Hitler's Jacket Sells for $300k at Munich Auction

A single buyer, who said he was from Argentina, also bought silk underpants that once belonged to Hermann Göring and the canister that held the poison with which Göring killed himself.

Profile of Adolf Hitler in uniform circa 1930.
AP

Nazi memorabilia totaling over $683,000 (2.6 million shekels) was purchased by a single buyer at a controversial auction in Munich last week, according to a report in Bild newspaper.

Among the 50 items acquired by the mystery purchaser – who said he came from Argentina – was one of Adolf Hitler's jackets ($308,364) and silk underwear that once belonged to Hermann Göring ($3,400).

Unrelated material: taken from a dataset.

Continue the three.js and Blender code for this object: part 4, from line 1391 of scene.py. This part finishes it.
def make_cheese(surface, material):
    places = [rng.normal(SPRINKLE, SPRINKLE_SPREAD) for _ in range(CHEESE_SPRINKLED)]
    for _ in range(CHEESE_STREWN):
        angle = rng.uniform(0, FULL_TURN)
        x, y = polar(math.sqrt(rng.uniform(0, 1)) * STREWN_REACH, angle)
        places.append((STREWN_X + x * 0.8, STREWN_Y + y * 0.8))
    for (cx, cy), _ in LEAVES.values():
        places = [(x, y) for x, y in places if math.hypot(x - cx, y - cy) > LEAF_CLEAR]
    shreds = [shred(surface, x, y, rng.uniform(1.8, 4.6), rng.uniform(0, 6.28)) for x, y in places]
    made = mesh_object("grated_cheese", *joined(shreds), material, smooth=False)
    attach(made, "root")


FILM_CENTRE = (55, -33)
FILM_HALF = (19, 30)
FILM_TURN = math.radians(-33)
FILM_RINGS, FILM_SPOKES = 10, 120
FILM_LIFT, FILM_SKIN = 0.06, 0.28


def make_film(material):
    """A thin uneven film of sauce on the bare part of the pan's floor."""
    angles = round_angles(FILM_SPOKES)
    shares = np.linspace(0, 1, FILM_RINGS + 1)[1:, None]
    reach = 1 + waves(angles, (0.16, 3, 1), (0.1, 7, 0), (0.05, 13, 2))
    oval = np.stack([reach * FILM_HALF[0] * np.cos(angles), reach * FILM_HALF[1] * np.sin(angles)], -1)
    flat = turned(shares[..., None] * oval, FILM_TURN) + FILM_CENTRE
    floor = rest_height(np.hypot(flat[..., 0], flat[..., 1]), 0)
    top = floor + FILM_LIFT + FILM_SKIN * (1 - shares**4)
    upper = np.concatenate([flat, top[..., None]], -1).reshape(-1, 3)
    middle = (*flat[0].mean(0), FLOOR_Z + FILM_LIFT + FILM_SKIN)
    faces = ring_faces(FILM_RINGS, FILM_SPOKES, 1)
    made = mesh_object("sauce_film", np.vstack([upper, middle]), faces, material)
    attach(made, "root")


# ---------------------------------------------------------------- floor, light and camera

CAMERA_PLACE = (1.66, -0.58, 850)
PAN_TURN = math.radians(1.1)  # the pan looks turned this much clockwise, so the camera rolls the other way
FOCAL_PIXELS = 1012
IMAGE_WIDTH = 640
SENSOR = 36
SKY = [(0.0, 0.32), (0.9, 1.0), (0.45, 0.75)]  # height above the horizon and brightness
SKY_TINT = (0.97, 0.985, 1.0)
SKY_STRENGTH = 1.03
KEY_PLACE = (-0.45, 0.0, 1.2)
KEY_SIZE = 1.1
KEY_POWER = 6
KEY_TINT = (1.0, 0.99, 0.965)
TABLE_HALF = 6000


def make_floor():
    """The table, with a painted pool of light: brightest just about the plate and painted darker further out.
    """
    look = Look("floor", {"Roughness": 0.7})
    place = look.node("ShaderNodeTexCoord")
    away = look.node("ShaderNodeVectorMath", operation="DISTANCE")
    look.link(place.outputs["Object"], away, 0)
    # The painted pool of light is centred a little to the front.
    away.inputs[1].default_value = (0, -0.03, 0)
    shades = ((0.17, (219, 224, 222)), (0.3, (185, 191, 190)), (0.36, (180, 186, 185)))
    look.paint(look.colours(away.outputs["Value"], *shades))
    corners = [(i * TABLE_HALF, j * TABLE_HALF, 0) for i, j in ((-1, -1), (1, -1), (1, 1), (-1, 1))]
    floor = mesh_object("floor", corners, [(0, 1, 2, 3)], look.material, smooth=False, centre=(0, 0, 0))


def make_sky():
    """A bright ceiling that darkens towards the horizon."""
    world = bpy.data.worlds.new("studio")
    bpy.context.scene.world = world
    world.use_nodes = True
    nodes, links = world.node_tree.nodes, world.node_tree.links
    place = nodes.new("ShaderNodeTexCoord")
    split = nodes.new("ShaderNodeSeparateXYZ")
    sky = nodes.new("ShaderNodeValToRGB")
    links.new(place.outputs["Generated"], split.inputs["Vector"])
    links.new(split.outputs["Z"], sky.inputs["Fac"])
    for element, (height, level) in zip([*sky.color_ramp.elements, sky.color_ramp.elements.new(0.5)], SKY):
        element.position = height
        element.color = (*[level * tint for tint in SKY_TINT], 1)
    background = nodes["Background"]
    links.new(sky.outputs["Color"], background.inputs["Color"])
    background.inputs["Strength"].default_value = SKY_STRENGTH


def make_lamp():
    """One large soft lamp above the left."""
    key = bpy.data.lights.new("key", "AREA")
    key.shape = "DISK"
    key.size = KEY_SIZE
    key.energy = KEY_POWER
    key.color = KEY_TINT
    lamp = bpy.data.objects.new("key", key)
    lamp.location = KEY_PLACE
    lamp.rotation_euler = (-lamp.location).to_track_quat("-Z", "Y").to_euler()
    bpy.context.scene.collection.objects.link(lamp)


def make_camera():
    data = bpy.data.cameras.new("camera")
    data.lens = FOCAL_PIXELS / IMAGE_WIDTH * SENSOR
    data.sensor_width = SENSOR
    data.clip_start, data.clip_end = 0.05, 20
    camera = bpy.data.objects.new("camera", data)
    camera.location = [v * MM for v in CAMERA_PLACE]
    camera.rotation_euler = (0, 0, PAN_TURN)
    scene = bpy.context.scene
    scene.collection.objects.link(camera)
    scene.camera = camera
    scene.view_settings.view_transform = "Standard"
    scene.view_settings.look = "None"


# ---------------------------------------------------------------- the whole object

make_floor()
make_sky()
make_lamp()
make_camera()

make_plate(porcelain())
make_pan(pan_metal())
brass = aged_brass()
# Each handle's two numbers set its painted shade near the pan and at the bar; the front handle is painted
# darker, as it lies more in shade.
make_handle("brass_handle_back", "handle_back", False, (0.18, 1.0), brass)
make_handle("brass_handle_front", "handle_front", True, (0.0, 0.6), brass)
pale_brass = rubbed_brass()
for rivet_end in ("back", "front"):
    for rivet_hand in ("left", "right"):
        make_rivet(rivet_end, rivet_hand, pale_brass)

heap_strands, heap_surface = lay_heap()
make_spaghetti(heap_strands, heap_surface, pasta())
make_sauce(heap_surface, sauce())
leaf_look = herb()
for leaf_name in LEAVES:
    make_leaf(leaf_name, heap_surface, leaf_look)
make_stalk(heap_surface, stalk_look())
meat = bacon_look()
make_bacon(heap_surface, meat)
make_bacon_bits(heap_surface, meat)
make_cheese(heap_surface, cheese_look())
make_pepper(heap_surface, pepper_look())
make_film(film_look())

The auction was formally closed to the press following a public outcry. The Central Council of Jews in Germany last week called on the auction house, Hermann Historica, to cancel the event, saying it was “scandalous and disgusting” to make money from Nazi relics.

An undercover journalist sent by Bild reported that the auction room was filled with “young couples, elderly men, and muscular guys with shaved heads and tribal tattoos.” 

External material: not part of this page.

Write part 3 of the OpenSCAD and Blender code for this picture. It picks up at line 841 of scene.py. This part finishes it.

The mystery buyer, who used the number 888, evoking the neo-Nazi code for "Heil Hitler," reportedly dominated the auction and outbid the other would-be purchasers on most items.

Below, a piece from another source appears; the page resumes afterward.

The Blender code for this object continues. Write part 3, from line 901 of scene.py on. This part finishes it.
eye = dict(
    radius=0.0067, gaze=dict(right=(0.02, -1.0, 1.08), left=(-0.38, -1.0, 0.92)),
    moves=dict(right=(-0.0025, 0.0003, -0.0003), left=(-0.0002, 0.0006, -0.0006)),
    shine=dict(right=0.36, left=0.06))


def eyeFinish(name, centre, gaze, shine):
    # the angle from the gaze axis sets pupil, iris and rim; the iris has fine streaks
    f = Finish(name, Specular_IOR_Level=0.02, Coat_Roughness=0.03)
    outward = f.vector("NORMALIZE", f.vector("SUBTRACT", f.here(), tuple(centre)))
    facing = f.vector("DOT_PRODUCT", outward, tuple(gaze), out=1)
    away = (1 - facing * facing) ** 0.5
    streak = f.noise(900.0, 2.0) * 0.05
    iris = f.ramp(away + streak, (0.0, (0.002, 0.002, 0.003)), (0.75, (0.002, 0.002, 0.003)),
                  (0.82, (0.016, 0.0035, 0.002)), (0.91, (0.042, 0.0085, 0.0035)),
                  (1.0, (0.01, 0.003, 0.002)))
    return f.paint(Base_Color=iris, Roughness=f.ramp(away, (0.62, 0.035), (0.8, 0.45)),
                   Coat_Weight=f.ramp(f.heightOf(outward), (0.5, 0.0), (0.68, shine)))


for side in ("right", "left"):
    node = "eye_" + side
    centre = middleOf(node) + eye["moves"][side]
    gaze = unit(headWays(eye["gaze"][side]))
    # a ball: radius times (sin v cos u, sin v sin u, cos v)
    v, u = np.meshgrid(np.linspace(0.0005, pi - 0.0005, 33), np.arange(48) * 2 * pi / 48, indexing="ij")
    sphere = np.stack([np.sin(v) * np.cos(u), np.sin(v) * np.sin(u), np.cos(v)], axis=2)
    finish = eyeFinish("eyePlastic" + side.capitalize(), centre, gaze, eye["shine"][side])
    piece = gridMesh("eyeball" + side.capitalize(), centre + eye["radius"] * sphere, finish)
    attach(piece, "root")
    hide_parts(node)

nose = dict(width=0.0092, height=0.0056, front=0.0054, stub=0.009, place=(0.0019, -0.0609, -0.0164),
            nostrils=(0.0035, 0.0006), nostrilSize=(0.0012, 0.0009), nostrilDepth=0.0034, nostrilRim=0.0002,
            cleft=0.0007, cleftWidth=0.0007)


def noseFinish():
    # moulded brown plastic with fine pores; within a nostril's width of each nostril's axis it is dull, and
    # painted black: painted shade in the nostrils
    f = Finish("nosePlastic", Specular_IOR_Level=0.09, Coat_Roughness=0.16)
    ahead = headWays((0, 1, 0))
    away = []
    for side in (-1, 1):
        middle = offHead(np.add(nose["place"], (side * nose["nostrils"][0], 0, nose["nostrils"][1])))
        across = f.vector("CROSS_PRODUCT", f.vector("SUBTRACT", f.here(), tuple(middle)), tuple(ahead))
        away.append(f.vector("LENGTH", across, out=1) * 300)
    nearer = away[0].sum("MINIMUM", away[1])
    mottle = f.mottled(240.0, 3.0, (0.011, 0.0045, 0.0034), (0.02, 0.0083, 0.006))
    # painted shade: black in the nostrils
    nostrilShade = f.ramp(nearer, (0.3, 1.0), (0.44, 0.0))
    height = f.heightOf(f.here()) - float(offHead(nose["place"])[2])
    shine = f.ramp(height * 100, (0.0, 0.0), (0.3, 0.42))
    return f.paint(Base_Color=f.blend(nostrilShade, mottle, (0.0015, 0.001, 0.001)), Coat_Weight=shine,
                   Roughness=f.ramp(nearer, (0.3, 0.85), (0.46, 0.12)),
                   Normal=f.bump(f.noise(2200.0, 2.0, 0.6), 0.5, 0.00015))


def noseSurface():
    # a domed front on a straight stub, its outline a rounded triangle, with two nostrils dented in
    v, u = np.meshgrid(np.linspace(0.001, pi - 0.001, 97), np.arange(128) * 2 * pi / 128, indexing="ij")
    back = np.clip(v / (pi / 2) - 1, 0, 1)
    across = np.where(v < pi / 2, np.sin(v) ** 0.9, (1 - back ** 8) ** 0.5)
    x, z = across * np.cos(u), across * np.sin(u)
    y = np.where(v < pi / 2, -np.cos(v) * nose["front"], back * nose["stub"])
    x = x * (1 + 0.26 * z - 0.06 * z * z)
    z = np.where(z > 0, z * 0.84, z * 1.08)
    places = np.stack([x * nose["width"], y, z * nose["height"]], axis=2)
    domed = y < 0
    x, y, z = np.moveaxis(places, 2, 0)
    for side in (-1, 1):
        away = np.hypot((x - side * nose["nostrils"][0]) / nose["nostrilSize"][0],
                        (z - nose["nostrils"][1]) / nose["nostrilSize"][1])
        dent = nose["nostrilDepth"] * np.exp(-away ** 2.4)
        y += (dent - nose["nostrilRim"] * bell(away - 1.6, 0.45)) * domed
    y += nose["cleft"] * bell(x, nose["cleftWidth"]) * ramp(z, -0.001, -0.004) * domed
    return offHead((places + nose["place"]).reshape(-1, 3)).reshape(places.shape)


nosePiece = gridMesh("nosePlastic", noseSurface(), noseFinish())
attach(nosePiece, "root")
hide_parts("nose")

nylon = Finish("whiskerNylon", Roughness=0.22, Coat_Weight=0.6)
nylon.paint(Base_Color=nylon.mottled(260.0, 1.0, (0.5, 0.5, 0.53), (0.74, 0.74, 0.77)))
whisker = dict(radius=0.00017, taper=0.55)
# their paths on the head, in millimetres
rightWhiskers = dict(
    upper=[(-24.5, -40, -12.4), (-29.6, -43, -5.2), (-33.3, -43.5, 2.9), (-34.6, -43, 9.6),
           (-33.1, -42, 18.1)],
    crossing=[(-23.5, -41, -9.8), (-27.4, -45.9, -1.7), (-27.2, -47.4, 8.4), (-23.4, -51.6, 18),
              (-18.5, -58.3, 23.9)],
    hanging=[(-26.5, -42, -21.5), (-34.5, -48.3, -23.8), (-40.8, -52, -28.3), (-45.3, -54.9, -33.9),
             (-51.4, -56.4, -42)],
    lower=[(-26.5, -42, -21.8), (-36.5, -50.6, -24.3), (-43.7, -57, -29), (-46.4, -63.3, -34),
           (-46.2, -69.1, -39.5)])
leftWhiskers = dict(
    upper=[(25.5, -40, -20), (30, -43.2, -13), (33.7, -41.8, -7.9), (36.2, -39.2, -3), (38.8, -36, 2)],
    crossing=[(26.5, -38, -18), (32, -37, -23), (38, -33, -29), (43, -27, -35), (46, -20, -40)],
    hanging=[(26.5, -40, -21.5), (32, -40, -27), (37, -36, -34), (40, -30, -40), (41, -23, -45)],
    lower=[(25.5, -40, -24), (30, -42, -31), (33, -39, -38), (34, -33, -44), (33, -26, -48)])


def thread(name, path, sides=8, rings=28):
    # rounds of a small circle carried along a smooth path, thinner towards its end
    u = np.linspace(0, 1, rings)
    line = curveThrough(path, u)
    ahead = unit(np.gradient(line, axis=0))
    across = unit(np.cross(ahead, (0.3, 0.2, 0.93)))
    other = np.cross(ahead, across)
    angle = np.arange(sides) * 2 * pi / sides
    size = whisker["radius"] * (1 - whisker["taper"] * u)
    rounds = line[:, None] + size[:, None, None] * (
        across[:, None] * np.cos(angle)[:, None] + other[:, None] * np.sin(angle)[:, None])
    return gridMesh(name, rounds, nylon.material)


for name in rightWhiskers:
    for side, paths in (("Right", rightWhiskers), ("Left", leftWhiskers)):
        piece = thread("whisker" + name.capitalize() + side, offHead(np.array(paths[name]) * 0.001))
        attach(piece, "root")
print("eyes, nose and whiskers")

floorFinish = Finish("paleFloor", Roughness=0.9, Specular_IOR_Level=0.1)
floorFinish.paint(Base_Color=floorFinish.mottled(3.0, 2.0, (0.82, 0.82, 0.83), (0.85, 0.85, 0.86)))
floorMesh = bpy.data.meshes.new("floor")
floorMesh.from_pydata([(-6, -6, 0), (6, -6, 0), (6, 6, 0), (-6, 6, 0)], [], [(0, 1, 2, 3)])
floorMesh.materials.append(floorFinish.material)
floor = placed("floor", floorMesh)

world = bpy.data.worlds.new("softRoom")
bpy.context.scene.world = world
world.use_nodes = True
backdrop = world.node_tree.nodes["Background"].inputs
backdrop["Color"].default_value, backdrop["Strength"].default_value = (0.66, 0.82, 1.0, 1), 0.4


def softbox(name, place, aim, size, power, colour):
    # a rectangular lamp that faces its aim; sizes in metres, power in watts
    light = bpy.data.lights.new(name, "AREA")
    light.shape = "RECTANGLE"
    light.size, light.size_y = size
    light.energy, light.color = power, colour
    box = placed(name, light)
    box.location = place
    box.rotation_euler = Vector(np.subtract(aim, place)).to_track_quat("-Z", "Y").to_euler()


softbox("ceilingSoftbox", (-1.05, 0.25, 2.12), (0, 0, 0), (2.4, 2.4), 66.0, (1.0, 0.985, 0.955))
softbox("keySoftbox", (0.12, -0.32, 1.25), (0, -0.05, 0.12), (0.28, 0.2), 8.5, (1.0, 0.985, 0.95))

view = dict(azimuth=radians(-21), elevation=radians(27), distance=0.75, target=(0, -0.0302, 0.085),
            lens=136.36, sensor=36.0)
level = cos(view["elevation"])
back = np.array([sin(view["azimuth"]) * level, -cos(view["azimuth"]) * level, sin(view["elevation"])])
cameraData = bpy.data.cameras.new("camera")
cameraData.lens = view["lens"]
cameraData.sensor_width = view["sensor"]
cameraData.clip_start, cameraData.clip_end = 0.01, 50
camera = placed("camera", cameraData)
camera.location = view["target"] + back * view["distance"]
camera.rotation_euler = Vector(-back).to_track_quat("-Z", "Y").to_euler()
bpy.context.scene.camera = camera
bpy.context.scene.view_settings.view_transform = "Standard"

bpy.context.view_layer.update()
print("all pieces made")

In addition to the jacket and silk undies, he also bought the brass container that held the poison Göring used to kill himself hours before his scheduled execution in 1946 in Nuremberg.

The top bidder told the Bild reporter at the auction that he came from Argentina and had bought the items for a museum. He declined to give his name.

The items on auction came from the collection of John K Lattimer, formerly a United States Army medic and medical officer during the Nuremberg trials.

German law prohibits the open display and distribution of Nazi objects, slogans and symbols, but not their purchase or ownership, for example by researchers and collectors.